Jack of all trades and master of none, goes the saying – but Femlab breaks the rules. Two university-based research groups who benchmarked three leading simulation packages found that Femlab rivals its more specialized competitors. Clearly, flexibility and ease of use don’t have to mean a sacrifice in performance.

Scientific-modeling software packages are conventionally optimized to solve certain types of problems in particular fields of engineering. You might therefore assume that speed and accuracy would be lost when one flexible and easy-to-use software package is employed to tackle specialized these “single-physics” problems. Not so: Femlab 3.0a, the latest release of the popular “multiphysics” simulator from Swedish software company Comsol, compares well with more specialized simulators in terms of speed and accuracy. Independent benchmark tests confirm that this software closes the speed and accuracy gap that previously separated multiphysics and niche software classes. After all it is a multiphysics package capable of modeling any physical phenomenon that can be described with partial differential equations (PDEs). It is this emphasis on solving PDEs that makes Femlab effective within and between widely-ranging disciplines. “We saw no reason why being general and flexible should mean giving up the efficiency and computational performance of software designed specifically for solving one-type physics problems”, explains Svante Littmarck, CEO of Comsol. “After all, the heart of modeling a problem in structural analysis, fluid flow, electromagnetics, or acoustics is solving a PDE.” Femlab uses state-of-the-art solvers developed primarily within the academic research community to address both single- and multi-physics problems. Most dedicated physics packages employ similar solvers. “Because these codes share the same core algorithms for the computationally-intensive tasks”, continues Littmarck, “we believed we could make our general-purpose package just as fast, accurate, and memory-efficient as specialized programs.”

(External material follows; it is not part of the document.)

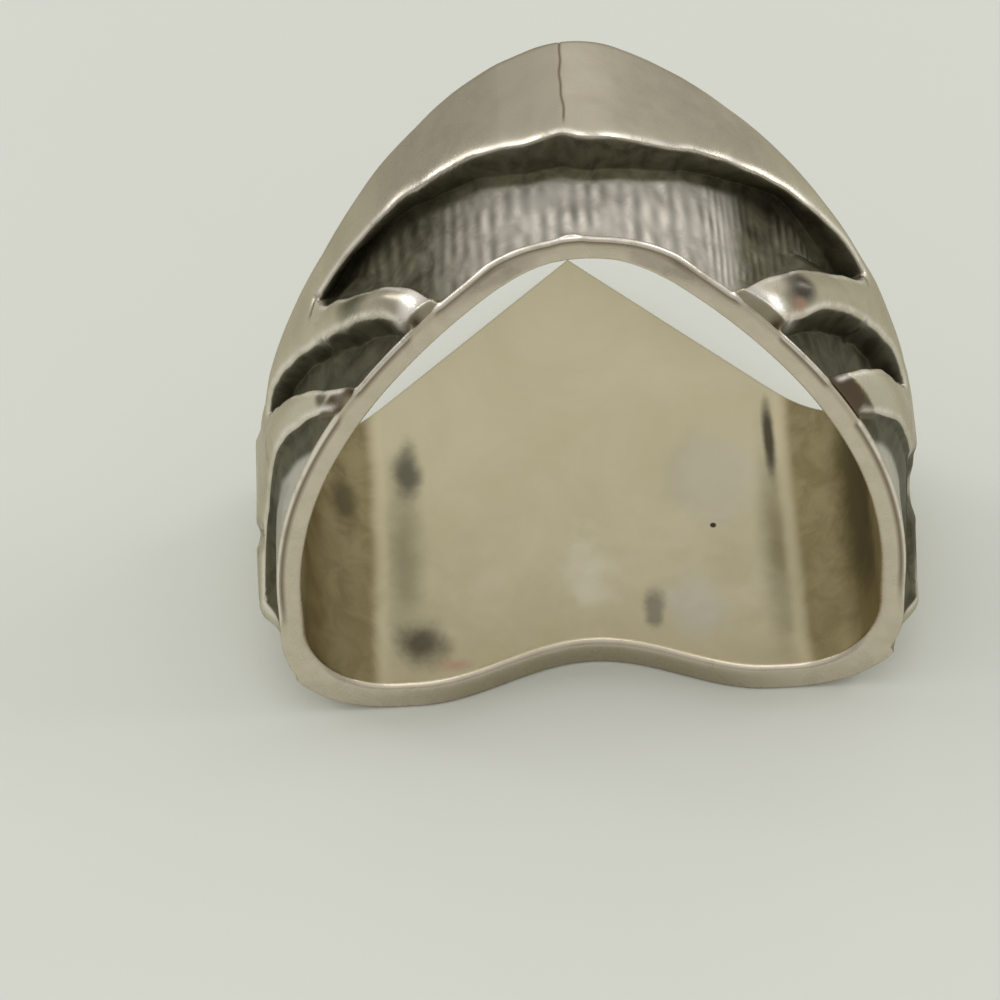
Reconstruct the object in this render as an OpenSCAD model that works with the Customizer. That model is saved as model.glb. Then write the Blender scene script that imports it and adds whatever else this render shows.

The benchmark evaluation The benchmark evaluation was conducted by two independent research groups — The Parallel and Scientific Computing Institute at The Royal Institute of Technology (Stockholm, Sweden) and the Centre for Mathematical Sciences at the Lund Institute of Technology (Lund, Sweden). The two groups compared Femlab 3.0a with the dedicated-physics packages Ansys and Fluent. The testing centered on well-known problems in which clear and definite parameters exist as reference metrics. Structural mechanics capabilities of Femlab and Ansys were evaluated using standardized problems from NAFEMS (National Agency for Finite Element Methods and Standards) as well as examples directly from the Ansys manuals. Fluid-dynamics capabilities of Femlab and Fluent were tested using classic models from the scientific literature. Results of the testing have been reported and are available to the public. In the reports, examiners define problems, explain procedures, and provide data with sufficient detail for readers to reproduce and verify the results. The complete academic reports are available on the web (see InfoClick at the end of the article). Bridging the gap The shown tables give an overview of selected results from the benchmark studies. Parameters of particular interest are accuracy, execution time and peak memory usage. Accuracy is shown as the negative logarithm of the relative deviation from a reference value: an accuracy value of 1.0 corresponds to 90% of the exact value; a value of 2.0 equals 99%, 3.0 equals 99.9%, and so on. The number of degrees of freedom (DOF) measures the problem size. The results at a glance: -Tab. 1: Here the problem size and CPU time for Femlab and the single-physics product are roughly equal, but Femlab consumes less memory to achieve higher accuracy. -Tab. 2: Here the problem sizes are almost identical. Compared with its competitor, Femlab achieves the same accuracy for principal stress, greater accuracy for displacement, far less memory consumption and roughly comparable CPU times. -Tab. 3: The cylinder is slightly offset from the center of the channel. This results in a lifting force, measured as the lift coefficient. The drag on the cylinder is measured as the drag coefficient. Problem sizes in this comparison are roughly equal. While the Femlab model consumes greater memory than the single-physics package, the results are far more accurate and require less computing time than the single-physics product.